** WRITTEN EXERCISE **
Copy out all of the material exactly.
(begin)
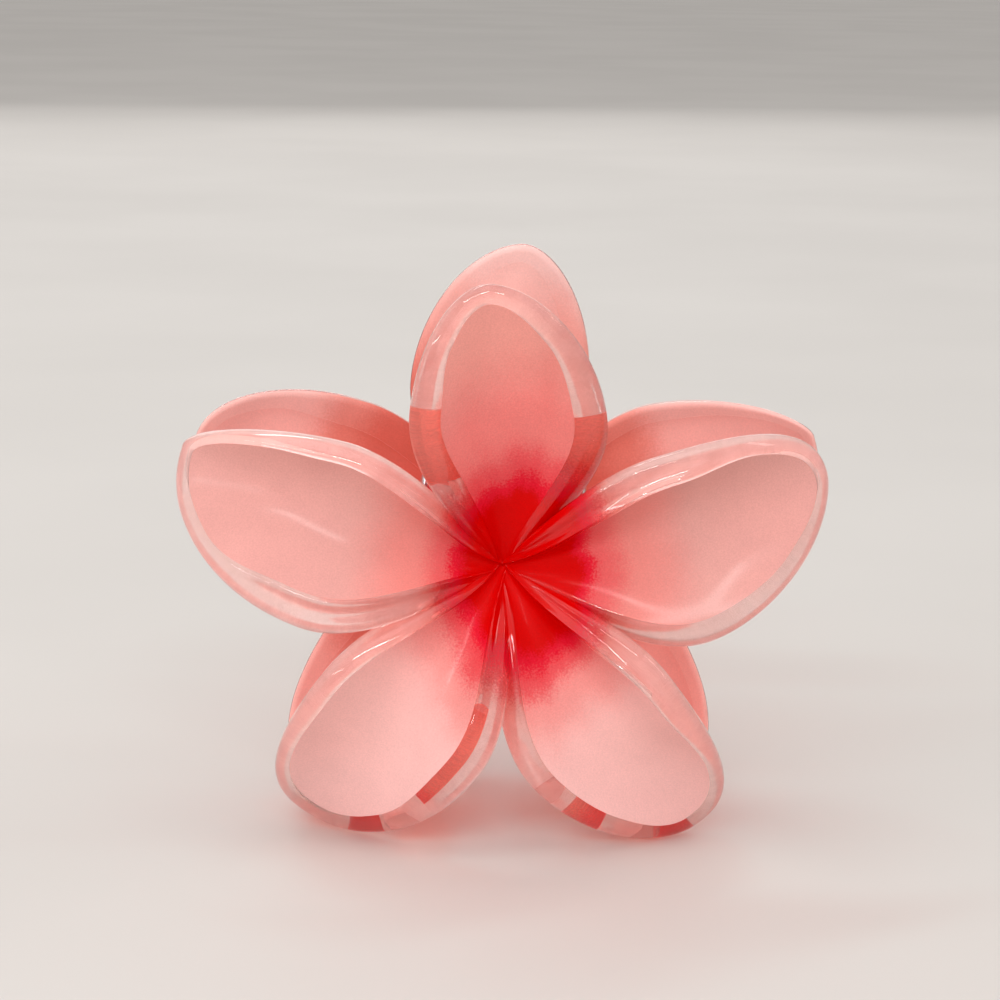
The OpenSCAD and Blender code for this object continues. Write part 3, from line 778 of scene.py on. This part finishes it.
# ---------------------------------------------------------------- floor, light and camera
floor_mesh = bpy.data.meshes.new("floor")
FLOOR = 12                            # half its side in metres
corners = [(-FLOOR, -FLOOR, 0), (FLOOR, -FLOOR, 0), (FLOOR, FLOOR, 0), (-FLOOR, FLOOR, 0)]
floor_mesh.from_pydata(corners, [], [(0, 1, 2, 3)])
floor = bpy.data.objects.new("floor", floor_mesh)
bpy.context.scene.collection.objects.link(floor)
floor_mat, nt, bsdf, out = material("pale_floor")
where = node(nt, "ShaderNodeTexCoord").outputs["Object"]
pale = ramp(nt, noise(nt, where, 6, 3), [(0.3, srgb(201, 196, 191)), (0.7, srgb(206, 201, 196))])
nt.links.new(pale, bsdf.inputs["Base Color"])
bsdf.inputs["Roughness"].default_value = 0.6
bsdf.inputs["Specular IOR Level"].default_value = 0.3
floor_mesh.materials.append(floor_mat)
floor.location.z = -0.0002

# The studio is brighter overhead, and darker straight ahead and behind
world = bpy.data.worlds.new("studio")
bpy.context.scene.world = world
world.use_nodes = True
nt = world.node_tree
where = node(nt, "ShaderNodeTexCoord").outputs["Generated"]
split = node(nt, "ShaderNodeSeparateXYZ", {0: where}).outputs
over = span(nt, split[2], -0.1, 0.9, 0.53, 0.88)
level = node(nt, "ShaderNodeMapRange", {"Value": calc(nt, "ABSOLUTE", split[1]), "From Min": 0.45,
                                        "From Max": 0.92, "To Min": 1.0, "To Max": 0.45},
             interpolation_type="SMOOTHSTEP").outputs["Result"]
nt.links.new(calc(nt, "MULTIPLY", over, level), nt.nodes["Background"].inputs[1])
nt.nodes["Background"].inputs[0].default_value = (*srgb(252, 251, 250), 1)

LAMP_AIM = Vector((0, 0, 0.034))      # half way up the clip
LAMPS = (                             # name, place and size in metres, power in watts
    ("key", (-0.20, -0.30, 1.3), (1.3, 1.0), 2.9),
    ("fill", (0.15, -1.2, 0.35), (1.2, 0.6), 1.7),
    ("rear", (-0.15, 1.2, 0.45), (1.2, 0.6), 2.2),
    ("front", (-0.12, -0.75, 0.62), (0.7, 0.04), 3.0),
    ("left", (-0.75, -0.6, 0.45), (0.5, 0.04), 0.8),
    ("strip", (-0.28, 0.5, 1.0), (0.5, 0.10), 1.9),
    ("side", (0.9, -0.1, 0.7), (0.12, 0.5), 0.6),
)
for name, at, size, power in LAMPS:
    data = bpy.data.lights.new(name, "AREA")
    data.shape = "RECTANGLE"
    data.size, data.size_y = size
    data.energy = power
    lamp = bpy.data.objects.new(name, data)
    lamp.location = at
    lamp.rotation_mode = "QUATERNION"
    lamp.rotation_quaternion = (Vector(at) - LAMP_AIM).to_track_quat("Z", "Y")
    bpy.context.scene.collection.objects.link(lamp)

camera_data = bpy.data.cameras.new("camera")
camera = bpy.data.objects.new("camera", camera_data)
bpy.context.scene.collection.objects.link(camera)
bpy.context.scene.camera = camera
# The camera's figures come from the fit of the petals' outlines to the photo
yaw, pitch, roll = math.radians(0.3), math.radians(13.1), math.radians(-0.9)
away = 0.330                          # metres from the middle of the flower
forward = Vector((math.sin(yaw) * math.cos(pitch), math.cos(yaw) * math.cos(pitch),
                  -math.sin(pitch)))
flat_right = Vector((math.cos(yaw), -math.sin(yaw), 0))
flat_up = flat_right.cross(forward)
right = flat_right * math.cos(roll) - flat_up * math.sin(roll)
up = flat_right * math.sin(roll) + flat_up * math.cos(roll)
turn = Matrix((right, up, -forward)).transposed().to_4x4()
camera.matrix_world = Matrix.Translation(Vector((0, 0, THROAT_Z * MM)) - forward * away) @ turn
camera_data.lens = 96.2
camera_data.sensor_width = 36
camera_data.shift_x, camera_data.shift_y = -0.0024, 0.0496
camera_data.clip_start, camera_data.clip_end = 0.01, 60

scene = bpy.context.scene
scene.view_settings.view_transform = "Standard"
scene.cycles.caustics_refractive = True
scene.cycles.caustics_reflective = False
scene.cycles.transmission_bounces = 16
scene.cycles.transparent_max_bounces = 24
scene.cycles.max_bounces = 18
(end)
** FULL SOLUTION **
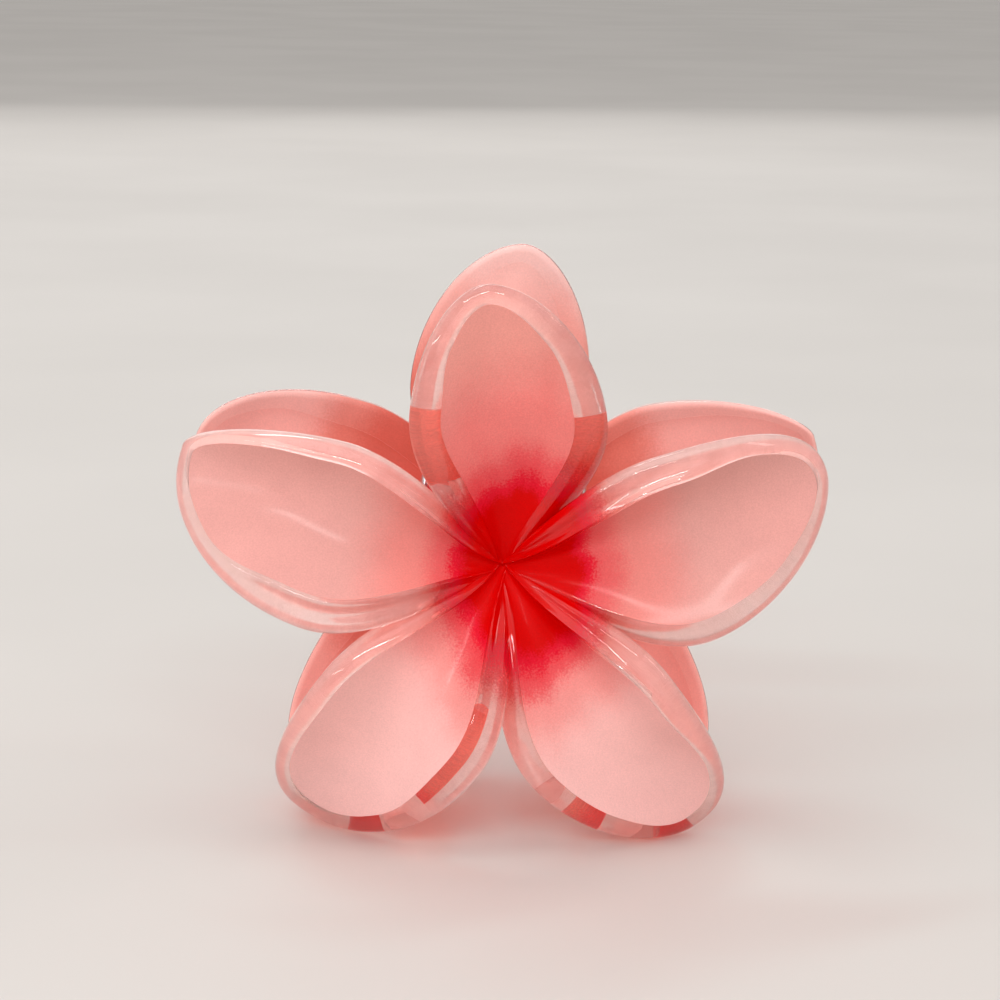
The OpenSCAD and Blender code for this object continues. Write part 3, from line 778 of scene.py on. This part finishes it.
# ---------------------------------------------------------------- floor, light and camera
floor_mesh = bpy.data.meshes.new("floor")
FLOOR = 12                            # half its side in metres
corners = [(-FLOOR, -FLOOR, 0), (FLOOR, -FLOOR, 0), (FLOOR, FLOOR, 0), (-FLOOR, FLOOR, 0)]
floor_mesh.from_pydata(corners, [], [(0, 1, 2, 3)])
floor = bpy.data.objects.new("floor", floor_mesh)
bpy.context.scene.collection.objects.link(floor)
floor_mat, nt, bsdf, out = material("pale_floor")
where = node(nt, "ShaderNodeTexCoord").outputs["Object"]
pale = ramp(nt, noise(nt, where, 6, 3), [(0.3, srgb(201, 196, 191)), (0.7, srgb(206, 201, 196))])
nt.links.new(pale, bsdf.inputs["Base Color"])
bsdf.inputs["Roughness"].default_value = 0.6
bsdf.inputs["Specular IOR Level"].default_value = 0.3
floor_mesh.materials.append(floor_mat)
floor.location.z = -0.0002

# The studio is brighter overhead, and darker straight ahead and behind
world = bpy.data.worlds.new("studio")
bpy.context.scene.world = world
world.use_nodes = True
nt = world.node_tree
where = node(nt, "ShaderNodeTexCoord").outputs["Generated"]
split = node(nt, "ShaderNodeSeparateXYZ", {0: where}).outputs
over = span(nt, split[2], -0.1, 0.9, 0.53, 0.88)
level = node(nt, "ShaderNodeMapRange", {"Value": calc(nt, "ABSOLUTE", split[1]), "From Min": 0.45,
                                        "From Max": 0.92, "To Min": 1.0, "To Max": 0.45},
             interpolation_type="SMOOTHSTEP").outputs["Result"]
nt.links.new(calc(nt, "MULTIPLY", over, level), nt.nodes["Background"].inputs[1])
nt.nodes["Background"].inputs[0].default_value = (*srgb(252, 251, 250), 1)

LAMP_AIM = Vector((0, 0, 0.034))      # half way up the clip
LAMPS = (                             # name, place and size in metres, power in watts
    ("key", (-0.20, -0.30, 1.3), (1.3, 1.0), 2.9),
    ("fill", (0.15, -1.2, 0.35), (1.2, 0.6), 1.7),
    ("rear", (-0.15, 1.2, 0.45), (1.2, 0.6), 2.2),
    ("front", (-0.12, -0.75, 0.62), (0.7, 0.04), 3.0),
    ("left", (-0.75, -0.6, 0.45), (0.5, 0.04), 0.8),
    ("strip", (-0.28, 0.5, 1.0), (0.5, 0.10), 1.9),
    ("side", (0.9, -0.1, 0.7), (0.12, 0.5), 0.6),
)
for name, at, size, power in LAMPS:
    data = bpy.data.lights.new(name, "AREA")
    data.shape = "RECTANGLE"
    data.size, data.size_y = size
    data.energy = power
    lamp = bpy.data.objects.new(name, data)
    lamp.location = at
    lamp.rotation_mode = "QUATERNION"
    lamp.rotation_quaternion = (Vector(at) - LAMP_AIM).to_track_quat("Z", "Y")
    bpy.context.scene.collection.objects.link(lamp)

camera_data = bpy.data.cameras.new("camera")
camera = bpy.data.objects.new("camera", camera_data)
bpy.context.scene.collection.objects.link(camera)
bpy.context.scene.camera = camera
# The camera's figures come from the fit of the petals' outlines to the photo
yaw, pitch, roll = math.radians(0.3), math.radians(13.1), math.radians(-0.9)
away = 0.330                          # metres from the middle of the flower
forward = Vector((math.sin(yaw) * math.cos(pitch), math.cos(yaw) * math.cos(pitch),
                  -math.sin(pitch)))
flat_right = Vector((math.cos(yaw), -math.sin(yaw), 0))
flat_up = flat_right.cross(forward)
right = flat_right * math.cos(roll) - flat_up * math.sin(roll)
up = flat_right * math.sin(roll) + flat_up * math.cos(roll)
turn = Matrix((right, up, -forward)).transposed().to_4x4()
camera.matrix_world = Matrix.Translation(Vector((0, 0, THROAT_Z * MM)) - forward * away) @ turn
camera_data.lens = 96.2
camera_data.sensor_width = 36
camera_data.shift_x, camera_data.shift_y = -0.0024, 0.0496
camera_data.clip_start, camera_data.clip_end = 0.01, 60

scene = bpy.context.scene
scene.view_settings.view_transform = "Standard"
scene.cycles.caustics_refractive = True
scene.cycles.caustics_reflective = False
scene.cycles.transmission_bounces = 16
scene.cycles.transparent_max_bounces = 24
scene.cycles.max_bounces = 18